Goal: Your task is to print every entry below exactly as given.

Data entries:

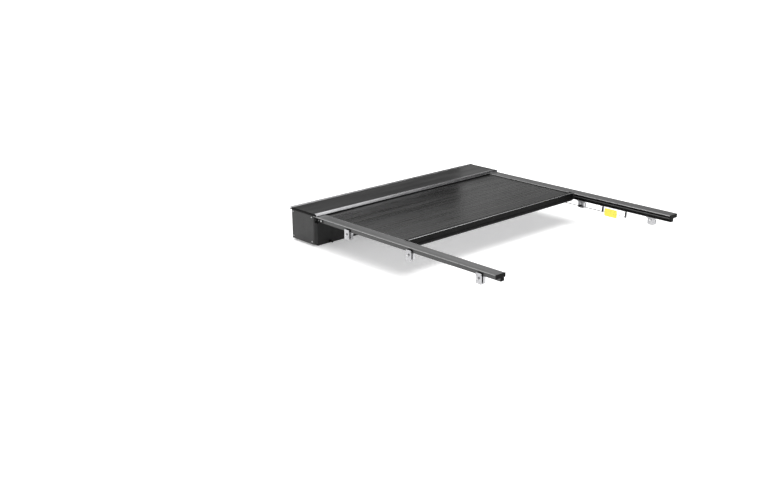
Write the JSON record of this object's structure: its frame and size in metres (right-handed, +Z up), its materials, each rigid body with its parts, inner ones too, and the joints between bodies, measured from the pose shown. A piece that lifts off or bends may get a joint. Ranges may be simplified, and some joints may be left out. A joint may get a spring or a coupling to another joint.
{
  "type": "tonneau cover",
  "caption": "Retractable slatted cover for a pickup bed, with its canister, motor-driven roller, side rails, clamps, leading bar and hand release.",
  "frame": {"origin": "under the middle of the cover's overall box, level with the underside of the canister", "axes": "+X to the right of the truck, +Y forward to the cab along the rails, +Z up"},
  "size_m": [1.668, 1.75, 0.217],
  "materials": {
    "rail_paint": "textured black powder coat over extruded aluminium, inner edge worn bright",
    "black_plastic": "moulded black plastic, fine grain",
    "glide_plastic": "smooth dark low-friction plastic",
    "seal_rubber": "matt black rubber",
    "clamp_metal": "bare satin aluminium",
    "jaw_metal": "bare satin aluminium, duller",
    "fastener_steel": "zinc-plated steel",
    "canister_paint": "black powder coat on folded aluminium sheet",
    "lid_vinyl": "black grained vinyl, low sheen",
    "curtain_vinyl": "charcoal grained vinyl with faint cross lines from the slats",
    "slat_metal": "mill-finish aluminium",
    "nose_metal": "satin anodised aluminium",
    "trim_metal": "bright satin aluminium",
    "bar_paint": "black powder coat over extruded aluminium",
    "tube_metal": "mill-finish aluminium tube",
    "roller_steel": "zinc-plated steel",
    "motor_paint": "dark grey paint",
    "sheath_plastic": "black plastic sheath",
    "cable_steel": "stainless steel",
    "tag_vinyl": "yellow plastic-coated fabric, blank"
  },
  "bodies": {
    "frame": {"rail_left": "rail_paint", "rail_right": "rail_paint", "rail_end_cap_left": "black_plastic", "rail_end_cap_right": "black_plastic", "end_cover_left": "black_plastic", "end_cover_right": "black_plastic", "lid_end_cap_left": "black_plastic", "lid_end_cap_right": "black_plastic", "control_case": "black_plastic", "control_lid": "black_plastic", "power_gland": "black_plastic", "mouth_guide": "black_plastic", "drain_spigots": "black_plastic", "cable_clips": "black_plastic", "rail_seal_left": "seal_rubber", "rail_seal_right": "seal_rubber", "mouth_wiper": "seal_rubber", "bulkhead_seal": "seal_rubber", "clamp_bodies_left": "clamp_metal", "clamp_bodies_right": "clamp_metal", "clamp_jaws_left": "jaw_metal", "clamp_jaws_right": "jaw_metal", "clamp_bolts": "fastener_steel", "clamp_nuts": "fastener_steel", "clamp_screws": "fastener_steel", "rail_joint_screws": "fastener_steel", "end_cover_screws": "fastener_steel", "canister_housing": "canister_paint", "bearing_plate_left": "canister_paint", "bearing_plate_right": "canister_paint", "lid_panel": "canister_paint", "cable_brackets": "canister_paint", "lid_skin": "lid_vinyl", "lid_nose": "nose_metal", "lid_front_trim": "trim_metal", "axle_bearing": "roller_steel", "motor": "motor_paint", "release_sheath": "sheath_plastic", "sheath_ferrules": "cable_steel", "wire_guide": "cable_steel"},
    "cover": {"leading_bar": "bar_paint", "bar_trim": "trim_metal", "bar_end_cap_left": "black_plastic", "bar_end_cap_right": "black_plastic", "glide_left": "glide_plastic", "glide_right": "glide_plastic", "tailgate_seal": "seal_rubber", "curtain_skin": "curtain_vinyl", "curtain_slats": "slat_metal"},
    "roller": {"roller_tube": "tube_metal", "idler_plug": "roller_steel", "drive_crown": "motor_paint", "motor_ring": "motor_paint", "curtain_roll": "curtain_vinyl"},
    "release": {"release_wire": "cable_steel", "wire_crimp": "cable_steel", "release_tag": "tag_vinyl"},
    "clutch_pull": {"clutch_wire": "cable_steel", "return_spring": "cable_steel"},
    "clutch_lever": {"clutch_lever": "roller_steel"}
  },
  "joints": [
    {"name": "cover_slide", "type": "slide", "parent": "frame", "child": "cover", "axis": [0, 1, 0], "range_m": [-0.728, 0.71], "deforming": ["curtain_skin", "curtain_slats"]},
    {"name": "roller_turn", "type": "hinge", "parent": "frame", "child": "roller", "pos_m": [0, 0.757, 0.125], "axis": [-1, 0, 0], "range_deg": [-756, 756]},
    {"name": "release_pull", "type": "slide", "parent": "frame", "child": "release", "axis": [0, -1, 0], "range_m": [0, 0.012], "stiffness_N_per_m": 600, "springref_m": -0.006},
    {"name": "clutch_pull", "type": "slide", "parent": "frame", "child": "clutch_pull", "axis": [0, -1, 0], "range_m": [0, 0.013], "deforming": ["return_spring"]},
    {"name": "clutch_turn", "type": "hinge", "parent": "frame", "child": "clutch_lever", "pos_m": [0.808, 0.757, 0.125], "axis": [1, 0, 0], "range_deg": [0, 23]}
  ],
  "couplings": [
    {"joint": "roller_turn", "follows": "cover_slide", "rad_per_m": 17.86},
    {"joint": "clutch_pull", "follows": "release_pull", "ratio": 1},
    {"joint": "clutch_turn", "follows": "release_pull", "rad_per_m": 30.9}
  ]
}
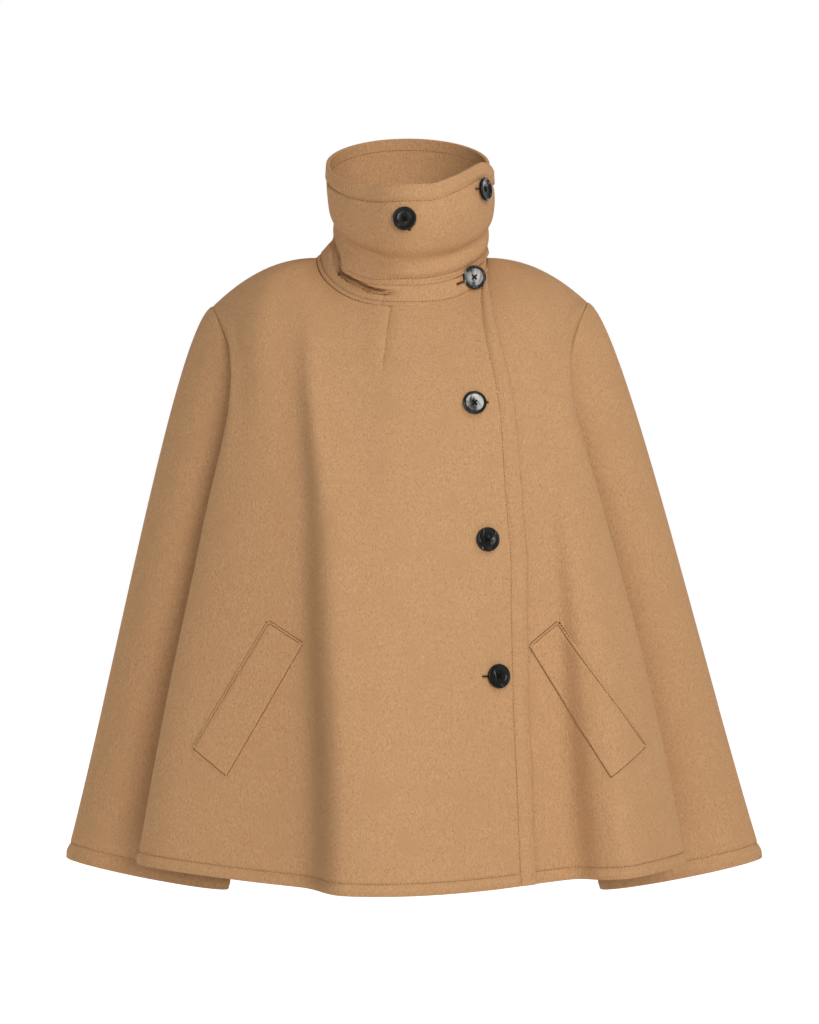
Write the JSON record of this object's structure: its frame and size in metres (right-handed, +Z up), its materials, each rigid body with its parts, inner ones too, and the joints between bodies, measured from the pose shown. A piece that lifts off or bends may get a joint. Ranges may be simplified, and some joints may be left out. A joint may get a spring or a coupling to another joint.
{
  "type": "swing coat",
  "caption": "Worn-shape swing coat with a funnel collar, a lapped front closed by buttons, slanted pocket welts and flared sleeves.",
  "frame": {"origin": "middle of the neck base, between the shoulders, where the coat rests on its wearer", "axes": "+Z up, +Y towards the coat's back, +X towards the wearer's left"},
  "size_m": [0.76, 0.4169, 0.8278],
  "materials": {
    "wool_cloth": "brushed felted wool cloth, camel",
    "button_horn": "polished dark marbled horn look"
  },
  "bodies": {
    "root": {"front_right": "wool_cloth", "front_left": "wool_cloth", "back": "wool_cloth", "sleeve_right": "wool_cloth", "sleeve_left": "wool_cloth", "neckband": "wool_cloth", "collar": "wool_cloth", "pocket_welt_right": "wool_cloth", "pocket_welt_left": "wool_cloth", "button_1": "button_horn", "button_2": "button_horn", "button_3": "button_horn", "button_4": "button_horn", "button_5": "button_horn", "button_6": "button_horn"}
  },
  "joints": []
}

Worked answer:
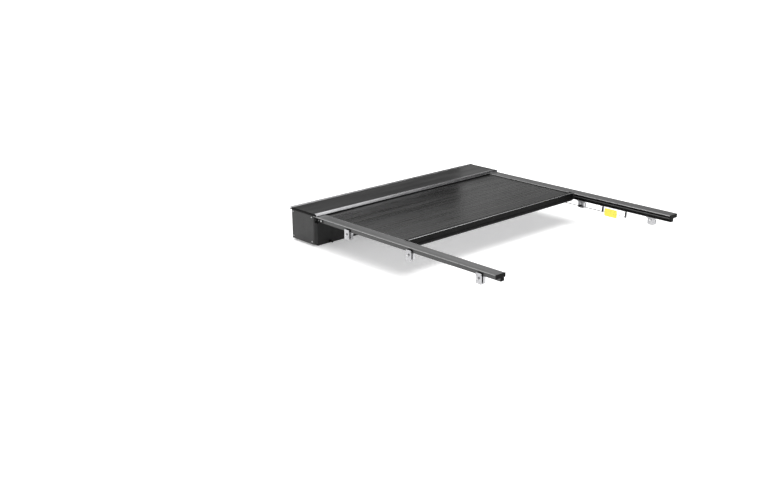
Write the JSON record of this object's structure: its frame and size in metres (right-handed, +Z up), its materials, each rigid body with its parts, inner ones too, and the joints between bodies, measured from the pose shown. A piece that lifts off or bends may get a joint. Ranges may be simplified, and some joints may be left out. A joint may get a spring or a coupling to another joint.
{
  "type": "tonneau cover",
  "caption": "Retractable slatted cover for a pickup bed, with its canister, motor-driven roller, side rails, clamps, leading bar and hand release.",
  "frame": {"origin": "under the middle of the cover's overall box, level with the underside of the canister", "axes": "+X to the right of the truck, +Y forward to the cab along the rails, +Z up"},
  "size_m": [1.668, 1.75, 0.217],
  "materials": {
    "rail_paint": "textured black powder coat over extruded aluminium, inner edge worn bright",
    "black_plastic": "moulded black plastic, fine grain",
    "glide_plastic": "smooth dark low-friction plastic",
    "seal_rubber": "matt black rubber",
    "clamp_metal": "bare satin aluminium",
    "jaw_metal": "bare satin aluminium, duller",
    "fastener_steel": "zinc-plated steel",
    "canister_paint": "black powder coat on folded aluminium sheet",
    "lid_vinyl": "black grained vinyl, low sheen",
    "curtain_vinyl": "charcoal grained vinyl with faint cross lines from the slats",
    "slat_metal": "mill-finish aluminium",
    "nose_metal": "satin anodised aluminium",
    "trim_metal": "bright satin aluminium",
    "bar_paint": "black powder coat over extruded aluminium",
    "tube_metal": "mill-finish aluminium tube",
    "roller_steel": "zinc-plated steel",
    "motor_paint": "dark grey paint",
    "sheath_plastic": "black plastic sheath",
    "cable_steel": "stainless steel",
    "tag_vinyl": "yellow plastic-coated fabric, blank"
  },
  "bodies": {
    "frame": {"rail_left": "rail_paint", "rail_right": "rail_paint", "rail_end_cap_left": "black_plastic", "rail_end_cap_right": "black_plastic", "end_cover_left": "black_plastic", "end_cover_right": "black_plastic", "lid_end_cap_left": "black_plastic", "lid_end_cap_right": "black_plastic", "control_case": "black_plastic", "control_lid": "black_plastic", "power_gland": "black_plastic", "mouth_guide": "black_plastic", "drain_spigots": "black_plastic", "cable_clips": "black_plastic", "rail_seal_left": "seal_rubber", "rail_seal_right": "seal_rubber", "mouth_wiper": "seal_rubber", "bulkhead_seal": "seal_rubber", "clamp_bodies_left": "clamp_metal", "clamp_bodies_right": "clamp_metal", "clamp_jaws_left": "jaw_metal", "clamp_jaws_right": "jaw_metal", "clamp_bolts": "fastener_steel", "clamp_nuts": "fastener_steel", "clamp_screws": "fastener_steel", "rail_joint_screws": "fastener_steel", "end_cover_screws": "fastener_steel", "canister_housing": "canister_paint", "bearing_plate_left": "canister_paint", "bearing_plate_right": "canister_paint", "lid_panel": "canister_paint", "cable_brackets": "canister_paint", "lid_skin": "lid_vinyl", "lid_nose": "nose_metal", "lid_front_trim": "trim_metal", "axle_bearing": "roller_steel", "motor": "motor_paint", "release_sheath": "sheath_plastic", "sheath_ferrules": "cable_steel", "wire_guide": "cable_steel"},
    "cover": {"leading_bar": "bar_paint", "bar_trim": "trim_metal", "bar_end_cap_left": "black_plastic", "bar_end_cap_right": "black_plastic", "glide_left": "glide_plastic", "glide_right": "glide_plastic", "tailgate_seal": "seal_rubber", "curtain_skin": "curtain_vinyl", "curtain_slats": "slat_metal"},
    "roller": {"roller_tube": "tube_metal", "idler_plug": "roller_steel", "drive_crown": "motor_paint", "motor_ring": "motor_paint", "curtain_roll": "curtain_vinyl"},
    "release": {"release_wire": "cable_steel", "wire_crimp": "cable_steel", "release_tag": "tag_vinyl"},
    "clutch_pull": {"clutch_wire": "cable_steel", "return_spring": "cable_steel"},
    "clutch_lever": {"clutch_lever": "roller_steel"}
  },
  "joints": [
    {"name": "cover_slide", "type": "slide", "parent": "frame", "child": "cover", "axis": [0, 1, 0], "range_m": [-0.728, 0.71], "deforming": ["curtain_skin", "curtain_slats"]},
    {"name": "roller_turn", "type": "hinge", "parent": "frame", "child": "roller", "pos_m": [0, 0.757, 0.125], "axis": [-1, 0, 0], "range_deg": [-756, 756]},
    {"name": "release_pull", "type": "slide", "parent": "frame", "child": "release", "axis": [0, -1, 0], "range_m": [0, 0.012], "stiffness_N_per_m": 600, "springref_m": -0.006},
    {"name": "clutch_pull", "type": "slide", "parent": "frame", "child": "clutch_pull", "axis": [0, -1, 0], "range_m": [0, 0.013], "deforming": ["return_spring"]},
    {"name": "clutch_turn", "type": "hinge", "parent": "frame", "child": "clutch_lever", "pos_m": [0.808, 0.757, 0.125], "axis": [1, 0, 0], "range_deg": [0, 23]}
  ],
  "couplings": [
    {"joint": "roller_turn", "follows": "cover_slide", "rad_per_m": 17.86},
    {"joint": "clutch_pull", "follows": "release_pull", "ratio": 1},
    {"joint": "clutch_turn", "follows": "release_pull", "rad_per_m": 30.9}
  ]
}
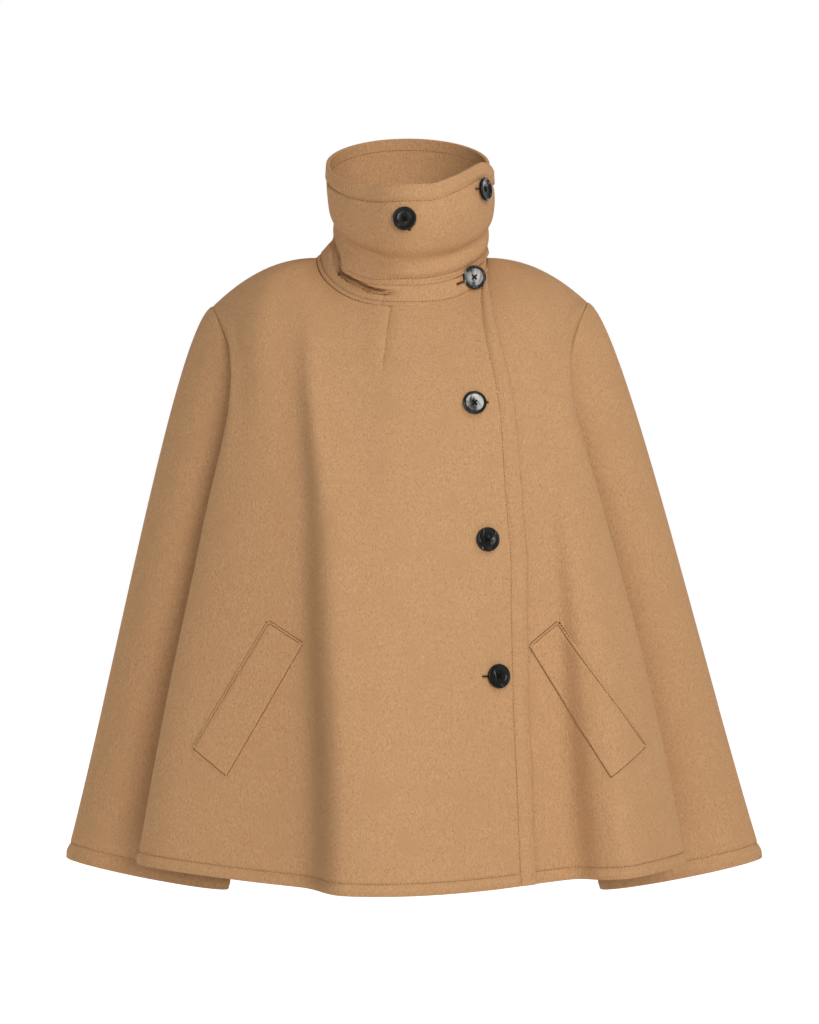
Write the JSON record of this object's structure: its frame and size in metres (right-handed, +Z up), its materials, each rigid body with its parts, inner ones too, and the joints between bodies, measured from the pose shown. A piece that lifts off or bends may get a joint. Ranges may be simplified, and some joints may be left out. A joint may get a spring or a coupling to another joint.
{
  "type": "swing coat",
  "caption": "Worn-shape swing coat with a funnel collar, a lapped front closed by buttons, slanted pocket welts and flared sleeves.",
  "frame": {"origin": "middle of the neck base, between the shoulders, where the coat rests on its wearer", "axes": "+Z up, +Y towards the coat's back, +X towards the wearer's left"},
  "size_m": [0.76, 0.4169, 0.8278],
  "materials": {
    "wool_cloth": "brushed felted wool cloth, camel",
    "button_horn": "polished dark marbled horn look"
  },
  "bodies": {
    "root": {"front_right": "wool_cloth", "front_left": "wool_cloth", "back": "wool_cloth", "sleeve_right": "wool_cloth", "sleeve_left": "wool_cloth", "neckband": "wool_cloth", "collar": "wool_cloth", "pocket_welt_right": "wool_cloth", "pocket_welt_left": "wool_cloth", "button_1": "button_horn", "button_2": "button_horn", "button_3": "button_horn", "button_4": "button_horn", "button_5": "button_horn", "button_6": "button_horn"}
  },
  "joints": []
}